Key facts about how uni-assist handles Indian grades:
- uni-assist reads your grading scale directly from your official marksheet — not from a self-declared conversion. However, there is a massive catch: if your transcript does not explicitly state the minimum marks required to PASS THE DEGREE, uni-assist will not forward your application or will hold it back to ask for additional documents to prove this.
- Subject pass vs. Degree pass: Transcripts often say "minimum to pass this course/subject is 40%". This is not the same in the eyes of uni-assist. They need to see the minimum passing grade for the whole degree (e.g., minimum CGPA required to graduate) in order to apply the Bavarian Formula accurately.
- uni-assist does not accept self-converted German grades. You enter your CGPA or percentage; they do the calculation.
- The VPD costs €75 for the first university and €30 for each additional. It is valid for multiple university applications within one application cycle.
Do not let your application get stalled by a missing grading scale. Get a formal "Grading Scale Certificate" from your university registrar before starting your applications. It should be a simple letter on official letterhead stating: "The grading scale at [university] is X to Y, with a minimum passing grade required to complete the degree of Z." Upload this to uni-assist alongside your transcripts. This one document ensures you get the fairest and most accurate converted German grade.
Do You Need to Convert Your Grade Before Applying?
Short answer: usually no — not for submitting your application.

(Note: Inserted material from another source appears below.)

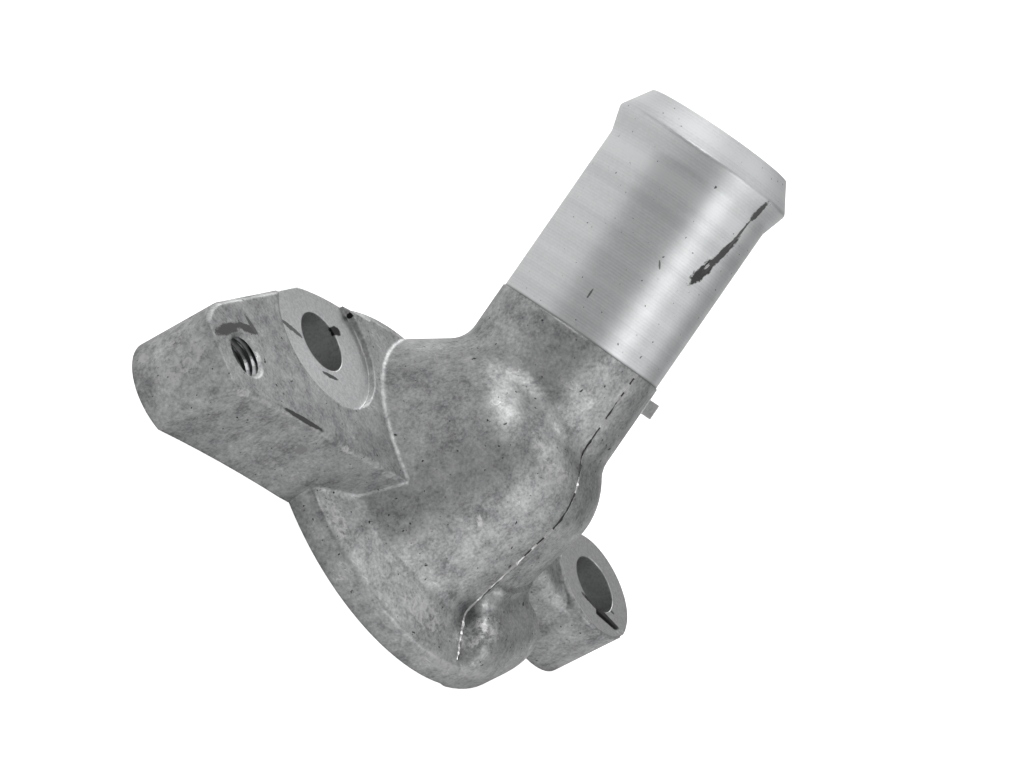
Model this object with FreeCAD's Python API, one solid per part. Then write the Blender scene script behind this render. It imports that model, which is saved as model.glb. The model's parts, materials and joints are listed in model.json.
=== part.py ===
import FreeCAD, Part
import os
from math import atan2, cos, pi, radians, sin, tan

# Thermostat housing: one aluminium die casting, in millimetres.
# Origin: centre of the thermostat seat on the mounting face. +Z points away from that face,
# and Y runs along the line of the two mounting bolts, with the arm on the +Y side.

# mounting flange, a round plate under the dome
flange_r = 33.2
flange_shift_x = -0.5
flange_shift_y = -0.5
flange_rim_t = 4.8
flange_slope_deg = 19.5
flange_rim_bevel = 0.5

# dome over the thermostat, a cone with a rounded crown that leans off the flange's centre line
dome_foot_r = 27.8
dome_draft_deg = 20.5
dome_h = 34.2
dome_crown_round = 12.0
dome_lean_deg = 8.4
dome_foot_fillet = 3.0
wall_t = 3.6
chamber_crown_bevel = 4.0

# thermostat seat in the mounting face
seat_r = 27.5
seat_depth = 2.5
chamber_mouth_r = 23.6
chamber_mouth_end = 5.0

# hose spigot, turned at its outer end
spigot_azimuth_deg = 10.74
spigot_elevation_deg = 54.0
spigot_root_x = -2.1
spigot_root_y = -4.9
spigot_root_z = 13.9
neck_od = 30.5
hose_od = 30.0
spigot_bore_d = 24.0
spigot_bore_start = 8.0
turned_from = 29.9
hose_land_end = 60.6
bead_crest_at = 65.0
spigot_length = 69.8
bead_od = 32.6
tip_od = 26.6
bead_round = 1.0
neck_fillet = 5.0

# two mounting bolts, M10 with clearance
bolt_span = 74.0
bolt_mid_y = -1.4
bolt_hole_d = 10.4

# arm that carries one bolt and a tapped boss
arm_h = 14.9
arm_draft = 1.2
arm_root_y = 4.0
arm_near_root_x = -15.3
arm_near_root_y = 13.0
arm_near_bend_x = -19.4
arm_near_bend_before_bolt = 7.0
arm_near_mid_x = -21.7
arm_near_mid_past_bolt = 4.4
arm_near_side_deg = 163.0
arm_far_side_deg = 41.3
arm_boss_r = 9.6
arm_boss_swell = 0.3
arm_far_bend_x = 11.6
arm_far_bend_before_bolt = 6.0
arm_far_root_x = 17.2
arm_far_root_y = 9.8
arm_edge_bevel = 0.6
arm_root_fillet = 0.8
spot_face_d = 24.4
spot_face_depth = 1.1

# tapped boss at the end of the arm: M8 x 1.25, tapping size
thread_from_bolt_x = -18.7
thread_from_bolt_y = 19.5
thread_core_d = 6.7
thread_mouth_d = 7.8
thread_boss_r = 9.3
end_flat_from_thread = 7.1
end_flat_slope_deg = 12.0
end_flat_azimuth_deg = 127.0

# lug that carries the other bolt
lug_h = 13.8
lug_r = 10.0
lug_web_w = 17.0
lug_web_drop = 0.7
lug_web_end_y = -15.0
lug_web_end_z = 18.0
lug_web_round = 3.0
lug_scar_x = -6.6
lug_scar_w = 1.3
lug_scar_depth = 0.9
lug_edge_bevel = 0.4
lug_root_fillet = 1.0

# thick shoulder of the casting between the lug and the parting plane
shoulder_proud = 1.0
shoulder_h = 12.0
shoulder_end_round = 3.0
shoulder_cove = 3.5
shoulder_lean = 1.2
shoulder_to_deg = 241.0

# small square tab left on the neck by the casting die
tab_from_turned = 3.3
tab_length = 2.7
tab_width = 3.0
tab_proud = 1.8
tab_angle_deg = 224.0


# values worked out from the sizes above
arm_bolt_y = bolt_mid_y + bolt_span / 2
lug_bolt_y = bolt_mid_y - bolt_span / 2
thread_x = thread_from_bolt_x
thread_y = arm_bolt_y + thread_from_bolt_y
shoulder_r = flange_r + shoulder_proud
dome_slope = tan(radians(dome_draft_deg))
cone_run_on = 10.0
touch = 0.001
up = FreeCAD.Vector(0, 0, 1)


def point(x, y, z=0.0):
    return FreeCAD.Vector(x, y, z)


# a closed wire from a start point and steps: (end) is a straight side, (through, end) an arc
def closed_wire(start, steps):
    edges = []
    here = start
    for step in steps:
        if len(step) == 1:
            edges.append(Part.LineSegment(here, step[0]).toShape())
        else:
            edges.append(Part.Arc(here, step[0], step[1]).toShape())
        here = step[-1]
    return Part.Wire(edges)


# a solid turned about the Z axis from corners given as (radius, height)
def turned(corners):
    places = [point(r, 0, z) for r, z in corners]
    profile = Part.Wire(Part.makePolygon(places + [places[0]]).Edges)
    return Part.Face(profile).revolve(point(0, 0), up, 360)


def middle_of(edge):
    return edge.valueAt((edge.FirstParameter + edge.LastParameter) / 2)


# the edges of a shape that lie on a given curve or set of curves
def edges_on(shape, curves):
    found = []
    for edge in shape.Edges:
        if curves.distToShape(Part.Vertex(middle_of(edge)))[0] < touch:
            found.append(edge)
    return found


# joins a piece to the casting and rounds the part of their seam that lies inside a region
def cast_on(body, piece, fillet, region):
    seam = body.section(piece)
    joined = body.fuse(piece).removeSplitter()
    corners = [edge for edge in edges_on(joined, seam) if region(middle_of(edge))]
    return joined.makeFillet(fillet, corners)


# the round plate, its top sloping up from a softened rim to inside the dome
def flange():
    slope = tan(radians(flange_slope_deg))
    inner_r = dome_foot_r - dome_foot_fillet - wall_t
    top = flange_rim_t + (flange_r - inner_r) * slope
    soft = flange_rim_bevel
    plate = turned([(0, 0), (flange_r, 0), (flange_r, flange_rim_t - soft),
                    (flange_r - soft, flange_rim_t + soft * slope), (inner_r, top), (0, top)])
    plate.translate(point(flange_shift_x, flange_shift_y))
    return plate


# the leaning dome down to a floor
def dome(floor):
    cone = upright_cone(0)
    return leaning(cone.makeFillet(dome_crown_round, crown_of(cone, 0)), floor)


# the space inside the dome's wall, with a bevel in the place of the rounded crown
def chamber(floor):
    cone = upright_cone(wall_t)
    return leaning(cone.makeChamfer(chamber_crown_bevel, crown_of(cone, wall_t)), floor)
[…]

German university application portals ask for your grade in your home system — your actual CGPA or percentage as it appears on your transcript. uni-assist and the university then convert it themselves using the Bavarian Formula.
Where the conversion matters for you:
- Self-assessment before applying — to know if your grade clears the strict cutoffs (1.9 or 2.5) for your target programs before investing application fees
- SOP writing — to understand how to frame your academic standing relative to German standards
- When a form specifically asks for your German grade equivalent — some direct university portals (not uni-assist) have a field for this; calculate using the formula and note your methodology
- Scholarship applications — some DAAD and university scholarship forms ask for a converted German grade
⚠️ Never submit a self-converted grade as your official academic grade. Always enter your original Indian CGPA or percentage unless a form explicitly states "enter your German grade equivalent." Inconsistencies between self-declared grades and transcript grades can flag your application during review.
Frequently Asked Questions — German Grading System for Indian Students
The Modified Bavarian Formula gives you a number. That number tells you which German programs are realistic targets and which are reaches. But German university admission is not purely algorithmic — your SOP, coursework relevance, research interest match, and how well you understand the program all factor in. Convert your grade accurately, understand what it means, then build your application strategy around it.